Quien se acerca a la ribera de la Neva, frente a la antigua prisión de “Kresty”, descubre dos figuras que inquietan incluso al transeúnte más distraído. Son esfinges, pero no al estilo egipcio que evoca grandeza y solemnidad. Estas criaturas parecen venir de un mundo más oscuro, un espejo distorsionado de la naturaleza humana.

Sus rostros están partidos en dos. En un lado, la juventud: facciones suaves, serenas, casi hermosas. En el otro, la muerte: un cráneo descarnado, dientes apretados, cuencas vacías que parecen observarlo todo. La imagen resulta desconcertante, como si la sonrisa de la calavera llevara oculta una burla cruel. El cuerpo, felino y poderoso, muestra costillas marcadas, pero también una fuerza que no se deja doblegar: pechos firmes, hombros anchos, patas robustas. No hay debilidad en estas criaturas, solo una tensión entre lo vivo y lo muerto, lo bello y lo terrible.
Esa dualidad es la esencia del monumento. Los esfinges encarnan las contradicciones de la historia: la dignidad y la humillación, la esperanza y el miedo, el heroísmo y la traición. Mirándose uno al otro, parecen enfrentarse eternamente en silencio, como dos testigos petrificados de un pasado imposible de olvidar.

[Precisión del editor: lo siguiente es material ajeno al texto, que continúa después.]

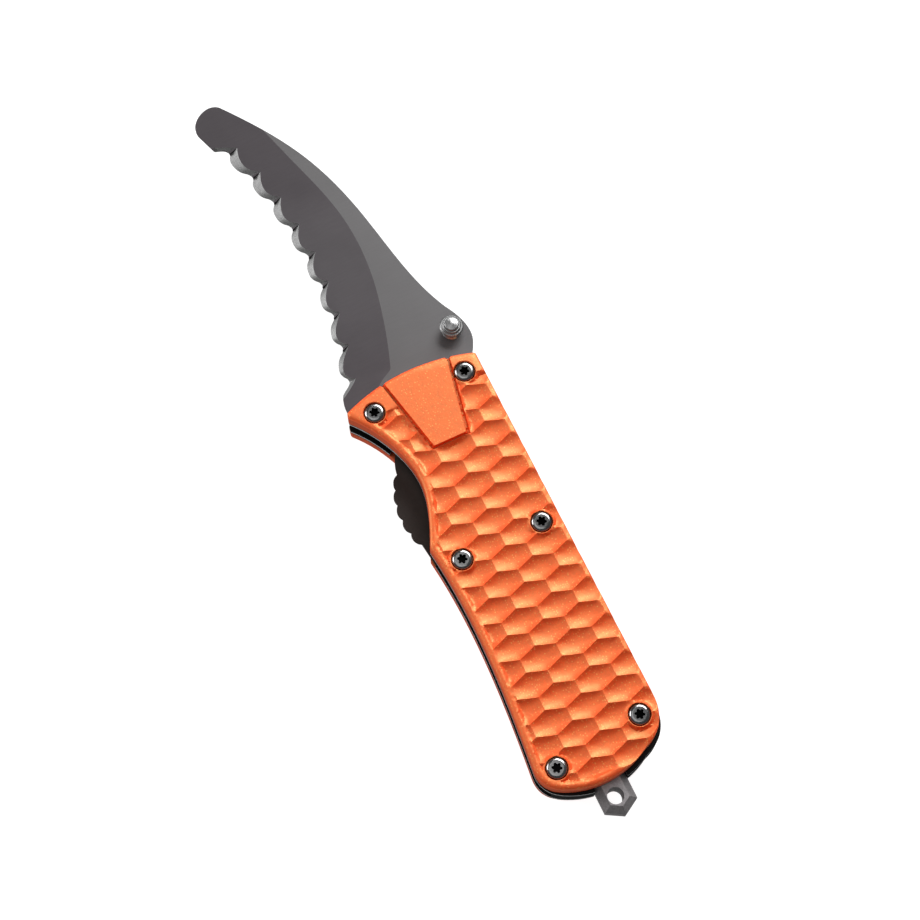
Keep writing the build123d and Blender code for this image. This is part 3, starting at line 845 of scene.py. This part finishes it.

Entre ellos se abre un ventanal de granito con barrotes, dispuesto en forma de cruz. No es una cruz cualquiera, sino una latina, la misma del martirio de Cristo, recordando que el sufrimiento de las víctimas de las represiones fue también un calvario colectivo. Bajo la ventana, un círculo de alambre de púas se convierte en corona de espinas, símbolo del dolor impuesto por el encierro. Desde allí, la mirada se dirige inevitablemente hacia los muros oscuros de “Kresty”, la prisión que fue escenario de tantas vidas truncadas.
Los pedestales de las figuras llevan grabadas citas de escritores y poetas. Allí se leen también versos de Anna Ajmátova, cuya presencia es casi física en el lugar: en la década de 1930, ella misma aguardaba durante horas frente a esas rejas para intentar entregar paquetes a sus seres queridos encarcelados. Hoy, su propio monumento se encuentra a unos pasos, formando un diálogo silencioso con los esfinges.
El conjunto se conoce como “Esfinges Metafísicas”. Fue creado por el escultor Mijaíl Shemiakin junto a los arquitectos Anatoli Vasíliev y Viacheslav Bukhaev, e inaugurado en 1995. Aunque recibió críticas por haberse instalado sin consulta pública, con el tiempo se convirtió en uno de los memoriales más impactantes de la ciudad. No está exento de polémica ni de actos de vandalismo, pero su fuerza simbólica persiste.
Hoy, bajo el cielo gris de San Petersburgo, los esfinges siguen ahí: mitad vida, mitad muerte. Y recuerdan, con una mirada que no se desvía, que la memoria de las víctimas de las represiones políticas no puede ser olvidada.